> What you will do
Reproduce this listing in full.

> Information shown

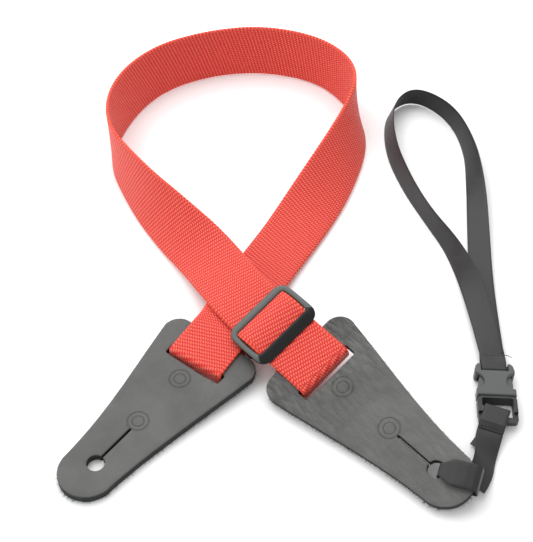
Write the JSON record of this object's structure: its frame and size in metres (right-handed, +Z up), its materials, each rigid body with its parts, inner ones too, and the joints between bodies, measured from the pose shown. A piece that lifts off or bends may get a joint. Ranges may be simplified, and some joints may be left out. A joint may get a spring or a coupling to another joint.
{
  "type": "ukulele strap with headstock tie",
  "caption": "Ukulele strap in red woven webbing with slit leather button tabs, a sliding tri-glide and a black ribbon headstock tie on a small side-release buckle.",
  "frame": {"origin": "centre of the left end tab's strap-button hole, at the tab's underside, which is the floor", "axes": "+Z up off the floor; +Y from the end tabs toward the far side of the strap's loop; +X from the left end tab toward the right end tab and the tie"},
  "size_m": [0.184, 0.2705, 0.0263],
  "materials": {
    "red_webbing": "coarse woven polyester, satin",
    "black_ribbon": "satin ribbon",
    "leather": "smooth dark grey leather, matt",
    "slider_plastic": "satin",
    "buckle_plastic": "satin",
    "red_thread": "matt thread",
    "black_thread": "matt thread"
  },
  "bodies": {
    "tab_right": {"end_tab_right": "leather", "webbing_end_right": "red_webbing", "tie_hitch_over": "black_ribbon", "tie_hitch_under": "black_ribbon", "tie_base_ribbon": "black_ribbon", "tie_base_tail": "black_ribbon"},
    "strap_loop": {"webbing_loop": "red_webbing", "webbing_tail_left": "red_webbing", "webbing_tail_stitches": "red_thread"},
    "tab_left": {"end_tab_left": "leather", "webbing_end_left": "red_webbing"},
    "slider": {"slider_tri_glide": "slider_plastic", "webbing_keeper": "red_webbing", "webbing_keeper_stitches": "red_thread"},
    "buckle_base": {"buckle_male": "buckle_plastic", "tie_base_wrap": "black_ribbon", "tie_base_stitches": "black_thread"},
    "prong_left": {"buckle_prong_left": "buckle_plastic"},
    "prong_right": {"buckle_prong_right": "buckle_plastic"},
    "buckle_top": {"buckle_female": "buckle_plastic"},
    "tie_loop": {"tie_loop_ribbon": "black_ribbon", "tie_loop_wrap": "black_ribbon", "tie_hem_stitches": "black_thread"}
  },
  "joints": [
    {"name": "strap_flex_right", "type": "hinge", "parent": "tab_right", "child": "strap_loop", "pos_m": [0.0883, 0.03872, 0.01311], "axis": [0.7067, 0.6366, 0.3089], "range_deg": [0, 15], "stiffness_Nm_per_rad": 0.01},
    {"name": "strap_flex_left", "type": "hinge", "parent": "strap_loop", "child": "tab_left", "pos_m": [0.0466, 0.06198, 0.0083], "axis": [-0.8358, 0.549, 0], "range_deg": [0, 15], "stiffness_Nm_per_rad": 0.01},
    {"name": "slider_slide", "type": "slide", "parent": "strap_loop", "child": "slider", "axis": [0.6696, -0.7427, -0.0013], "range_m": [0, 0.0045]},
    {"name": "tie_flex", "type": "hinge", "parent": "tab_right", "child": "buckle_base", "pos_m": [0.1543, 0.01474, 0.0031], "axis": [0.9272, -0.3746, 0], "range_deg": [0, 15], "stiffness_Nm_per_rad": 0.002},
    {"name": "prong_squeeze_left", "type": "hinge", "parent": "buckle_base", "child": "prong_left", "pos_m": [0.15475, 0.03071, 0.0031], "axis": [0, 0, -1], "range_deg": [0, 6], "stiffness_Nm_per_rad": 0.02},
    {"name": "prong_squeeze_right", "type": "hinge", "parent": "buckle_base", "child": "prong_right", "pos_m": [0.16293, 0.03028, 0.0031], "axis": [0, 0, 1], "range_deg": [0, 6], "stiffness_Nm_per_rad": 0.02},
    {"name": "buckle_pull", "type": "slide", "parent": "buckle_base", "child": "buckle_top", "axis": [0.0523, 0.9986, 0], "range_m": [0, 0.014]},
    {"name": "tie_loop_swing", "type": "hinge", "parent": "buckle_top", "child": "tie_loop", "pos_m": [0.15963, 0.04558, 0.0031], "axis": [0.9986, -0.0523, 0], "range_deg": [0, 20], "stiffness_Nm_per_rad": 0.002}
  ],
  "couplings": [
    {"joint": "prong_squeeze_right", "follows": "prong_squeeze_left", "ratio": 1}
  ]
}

> The answer
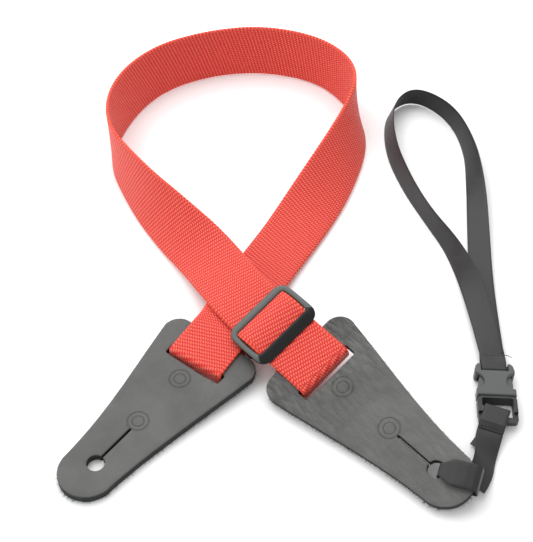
Write the JSON record of this object's structure: its frame and size in metres (right-handed, +Z up), its materials, each rigid body with its parts, inner ones too, and the joints between bodies, measured from the pose shown. A piece that lifts off or bends may get a joint. Ranges may be simplified, and some joints may be left out. A joint may get a spring or a coupling to another joint.
{
  "type": "ukulele strap with headstock tie",
  "caption": "Ukulele strap in red woven webbing with slit leather button tabs, a sliding tri-glide and a black ribbon headstock tie on a small side-release buckle.",
  "frame": {"origin": "centre of the left end tab's strap-button hole, at the tab's underside, which is the floor", "axes": "+Z up off the floor; +Y from the end tabs toward the far side of the strap's loop; +X from the left end tab toward the right end tab and the tie"},
  "size_m": [0.184, 0.2705, 0.0263],
  "materials": {
    "red_webbing": "coarse woven polyester, satin",
    "black_ribbon": "satin ribbon",
    "leather": "smooth dark grey leather, matt",
    "slider_plastic": "satin",
    "buckle_plastic": "satin",
    "red_thread": "matt thread",
    "black_thread": "matt thread"
  },
  "bodies": {
    "tab_right": {"end_tab_right": "leather", "webbing_end_right": "red_webbing", "tie_hitch_over": "black_ribbon", "tie_hitch_under": "black_ribbon", "tie_base_ribbon": "black_ribbon", "tie_base_tail": "black_ribbon"},
    "strap_loop": {"webbing_loop": "red_webbing", "webbing_tail_left": "red_webbing", "webbing_tail_stitches": "red_thread"},
    "tab_left": {"end_tab_left": "leather", "webbing_end_left": "red_webbing"},
    "slider": {"slider_tri_glide": "slider_plastic", "webbing_keeper": "red_webbing", "webbing_keeper_stitches": "red_thread"},
    "buckle_base": {"buckle_male": "buckle_plastic", "tie_base_wrap": "black_ribbon", "tie_base_stitches": "black_thread"},
    "prong_left": {"buckle_prong_left": "buckle_plastic"},
    "prong_right": {"buckle_prong_right": "buckle_plastic"},
    "buckle_top": {"buckle_female": "buckle_plastic"},
    "tie_loop": {"tie_loop_ribbon": "black_ribbon", "tie_loop_wrap": "black_ribbon", "tie_hem_stitches": "black_thread"}
  },
  "joints": [
    {"name": "strap_flex_right", "type": "hinge", "parent": "tab_right", "child": "strap_loop", "pos_m": [0.0883, 0.03872, 0.01311], "axis": [0.7067, 0.6366, 0.3089], "range_deg": [0, 15], "stiffness_Nm_per_rad": 0.01},
    {"name": "strap_flex_left", "type": "hinge", "parent": "strap_loop", "child": "tab_left", "pos_m": [0.0466, 0.06198, 0.0083], "axis": [-0.8358, 0.549, 0], "range_deg": [0, 15], "stiffness_Nm_per_rad": 0.01},
    {"name": "slider_slide", "type": "slide", "parent": "strap_loop", "child": "slider", "axis": [0.6696, -0.7427, -0.0013], "range_m": [0, 0.0045]},
    {"name": "tie_flex", "type": "hinge", "parent": "tab_right", "child": "buckle_base", "pos_m": [0.1543, 0.01474, 0.0031], "axis": [0.9272, -0.3746, 0], "range_deg": [0, 15], "stiffness_Nm_per_rad": 0.002},
    {"name": "prong_squeeze_left", "type": "hinge", "parent": "buckle_base", "child": "prong_left", "pos_m": [0.15475, 0.03071, 0.0031], "axis": [0, 0, -1], "range_deg": [0, 6], "stiffness_Nm_per_rad": 0.02},
    {"name": "prong_squeeze_right", "type": "hinge", "parent": "buckle_base", "child": "prong_right", "pos_m": [0.16293, 0.03028, 0.0031], "axis": [0, 0, 1], "range_deg": [0, 6], "stiffness_Nm_per_rad": 0.02},
    {"name": "buckle_pull", "type": "slide", "parent": "buckle_base", "child": "buckle_top", "axis": [0.0523, 0.9986, 0], "range_m": [0, 0.014]},
    {"name": "tie_loop_swing", "type": "hinge", "parent": "buckle_top", "child": "tie_loop", "pos_m": [0.15963, 0.04558, 0.0031], "axis": [0.9986, -0.0523, 0], "range_deg": [0, 20], "stiffness_Nm_per_rad": 0.002}
  ],
  "couplings": [
    {"joint": "prong_squeeze_right", "follows": "prong_squeeze_left", "ratio": 1}
  ]
}